Dos abuelos se disputarán de aquí a dos meses la presidencia de los Estados Unidos. Donald Trump tiene 70 y su contrincante Hillary Clinton anda por los 68, lo que acaso explique el interés de los votantes por el estado de salud de quienes aspiran a gobernarles la vida.

Ya gane Clinton, ya Trump, los destinos del mundo estarán a partir de noviembre en manos de un abuelo o abuela. Tal circunstancia sería incomprensible en España, donde los partidos eligen líderes treintañeros o a lo sumo cuarentones, con la única excepción de Mariano Rajoy, al que todos los demás quieren jubilar invocando, entre otros motivos, su condición de sexagenario.
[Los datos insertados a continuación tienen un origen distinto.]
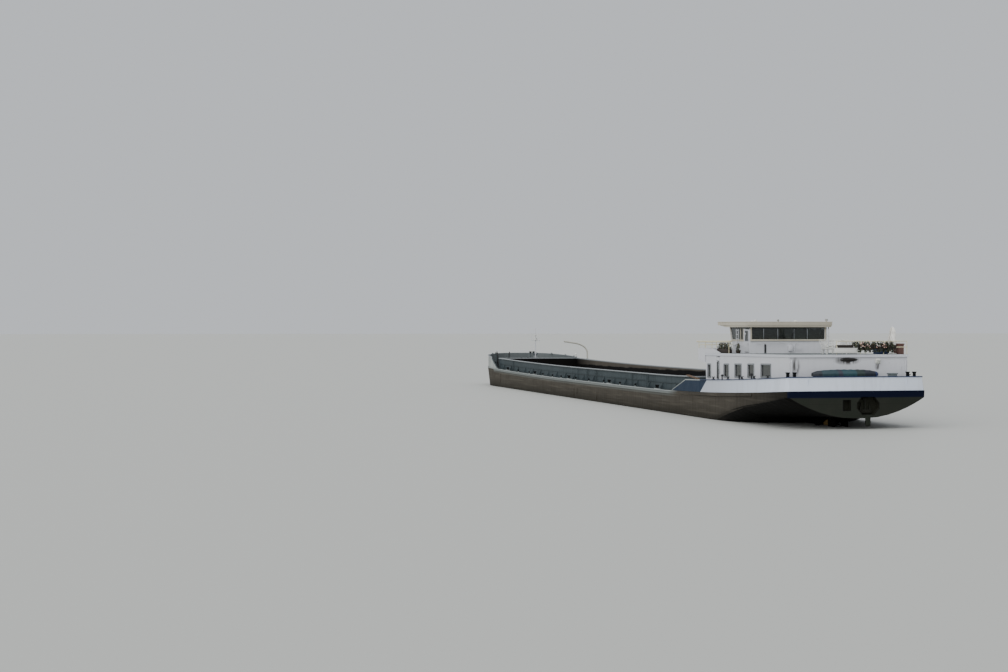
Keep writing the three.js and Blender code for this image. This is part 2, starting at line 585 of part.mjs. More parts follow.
// The balcony's sides run aft along the boat deck's edges as parapets, which step down to the deck
const BALCONY = { floorAft: 4.82, floorFore: 4.92, floorThick: 0.08, top: 5.76, wall: 0.08 };
const PARAPET = { full: 14.5, aftEnd: 13.1 };
const balconyAft = ROOF.fore + SEAT;
const balconySide = [
  [balconyAft, BALCONY.floorAft], [BALCONY_FORE, BALCONY.floorFore],
  [BALCONY_FORE, BALCONY.top], [PARAPET.full, BALCONY.top],
  [PARAPET.aftEnd, onBoatDeck(PARAPET.aftEnd) + 0.05], [PARAPET.aftEnd, onBoatDeck(PARAPET.aftEnd)],
  [balconyAft, onBoatDeck(balconyAft)],
];
add('forward_balcony', join(
  sidePlate([
    [balconyAft, BALCONY.floorAft], [BALCONY_FORE, BALCONY.floorFore],
    [BALCONY_FORE, BALCONY.floorFore + BALCONY.floorThick], [balconyAft, BALCONY.floorAft + BALCONY.floorThick],
  ], -ROOF.halfWidth, ROOF.halfWidth),
  sidePlate(balconySide, ROOF.halfWidth - BALCONY.wall, ROOF.halfWidth),
  sidePlate(balconySide, -ROOF.halfWidth, BALCONY.wall - ROOF.halfWidth),
  block(BALCONY_FORE - BALCONY.wall, BALCONY_FORE, -ROOF.halfWidth, ROOF.halfWidth,
    BALCONY.floorFore, BALCONY.top),
  block(balconyAft, balconyAft + 0.06, -ROOF.halfWidth, ROOF.halfWidth, BALCONY.floorAft, BOAT_DECK_TOP),
), HOUSE_WHITE);

// Rails: posts with a top rail and a middle rail, along a line of [s, y] points
const RAIL = { post: 0.025, bar: 0.022, height: 0.8 };
function railing(line, foot, height, pitch = 1.4) {
  const pieces = [];
  for (let i = 0; i < line.length - 1; i += 1) {
    const [a, b] = [line[i], line[i + 1]];
    const steps = Math.max(1, Math.round(Math.hypot(b[0] - a[0], b[1] - a[1]) / pitch));
    for (const up of [height, height * 0.55]) {
      pieces.push(bar([...a, foot(a[0]) + up], [...b, foot(b[0]) + up], RAIL.bar, 6));
    }
    for (let k = i === 0 ? 0 : 1; k <= steps; k += 1) {
      const s = a[0] + ((b[0] - a[0]) * k) / steps;
      const y = a[1] + ((b[1] - a[1]) * k) / steps;
      pieces.push(post(s, y, foot(s), foot(s) + height + RAIL.bar, RAIL.post, 6));
    }
  }
  return join(...pieces);
}
const edge = ROOF.halfWidth - 0.08;
const railY = ROOF.halfWidth - BALCONY.wall / 2;
const railFore = BALCONY_FORE - BALCONY.wall / 2;
// A planter hangs on the aft rail, and a locker stands against the starboard rail
add('boat_deck_rail', join(
  railing([[1.5, 0.8], [1.5, -edge], [12.9, -edge]], onBoatDeck, RAIL.height),
  block(1.49, 1.75, -3.1, 0.75, 5.85, 6.12),
  block(1.9, 2.5, -edge - 0.01, -edge + 0.35, onBoatDeck(1.9), 6.15),
), HOUSE_WHITE);
add('balcony_rail', railing(
  [[PARAPET.full + 0.1, railY], [railFore, railY], [railFore, -railY], [PARAPET.full + 0.1, -railY]],
  () => BALCONY.top + SEAT, 0.42), HOUSE_WHITE);

const PANE = { thick: 0.03 };

// Wheelhouse walls: a low steel part, posts and a window band. The front leans forward from its foot
const CABIN_DOOR = { aft: 10.78, fore: 11.58, sill: 5.53, head: 7.1 };
const PILLAR = 0.09;
const CABIN_FOOT = onBoatDeck(CABIN_FORE);
const cabinFront = (z) => CABIN_FORE + CABIN_RAKE * (z - CABIN_FOOT);
const cabinOutline = [
  [CABIN_AFT, onBoatDeck(CABIN_AFT)], [CABIN_FORE, CABIN_FOOT],
  [cabinFront(CABIN_HEAD), CABIN_HEAD], [CABIN_AFT, CABIN_HEAD],
];
const cabinPane = [
  [11.72, CABIN_SILL], [cabinFront(CABIN_SILL) - PILLAR, CABIN_SILL],
  [cabinFront(7.1) - PILLAR, 7.1], [11.72, 7.1],
];
const cabinHoles = [rectangle(CABIN_DOOR.aft, CABIN_DOOR.fore, CABIN_DOOR.sill, CABIN_DOOR.head), cabinPane];
add('wheelhouse_wall_port', sidePlate(cabinOutline, CABIN_HALF_WIDTH - CABIN_WALL, CABIN_HALF_WIDTH, cabinHoles),
  HOUSE_WHITE);
add('wheelhouse_wall_starboard', sidePlate(cabinOutline, -CABIN_HALF_WIDTH, CABIN_WALL - CABIN_HALF_WIDTH,
  cabinHoles), HOUSE_WHITE);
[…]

No es novedad en Estados Unidos. Ronald Reagan supo sacarle partido a los 73 años que contaba cuando revalidó su presidencia en 1984. En el último debate de campaña, su contrincante Walter Mondale cometió la imprudencia de aludir a la vejez del que fuera actor secundario en tantas películas del Oeste. "No voy a entrar en el asunto de mi edad", replicó ingeniosamente Reagan, "porque no quisiera aprovecharme de la juventud e inexperiencia de mi rival". Dicen los especialistas que aquella ocurrencia fue una de las claves de la abrumadora victoria de Reagan.

A pesar de su añosa condición, no son pocos los historiadores que clasifican al (mal) actor Reagan como el mejor presidente americano del siglo XX. Todavía hoy se discute si su proyecto de escudo antimisiles fue o no determinante en la caída de la Unión Soviética; pero nadie duda de que su presidencia coincidió con el fin de la guerra fría y el comienzo de la política de imperio único aún vigente. Sus detractores alegan, no obstante, que los primeros síntomas del alzhéimer se le manifestaron a Reagan cuando aún estaba al frente de la primera superpotencia del mundo. Es uno de los riesgos de poner en manos de un político de cierta edad algunas de las decisiones que podrían influir sobre el destino de su país o, caso de los americanos, el del resto del mundo.

Abogan, en cambio, a favor de la competencia de los abuelos el ejemplo de Winston Churchill, que dejó el poder a los 77; y más aún el del alemán Konrad Adenauer, que emprendió su carrera política cumplidos ya los 70 y la prolongó hasta alcanzar la feliz condición de nonagenario. La senectud no le impidió afrontar la reconstrucción de Alemania y su conversión en potencia.

No es seguro que Trump o Clinton vayan a desempeñar el cargo con igual brillantez, pero eso no depende tanto de la edad como de sus aún no demostradas habilidades.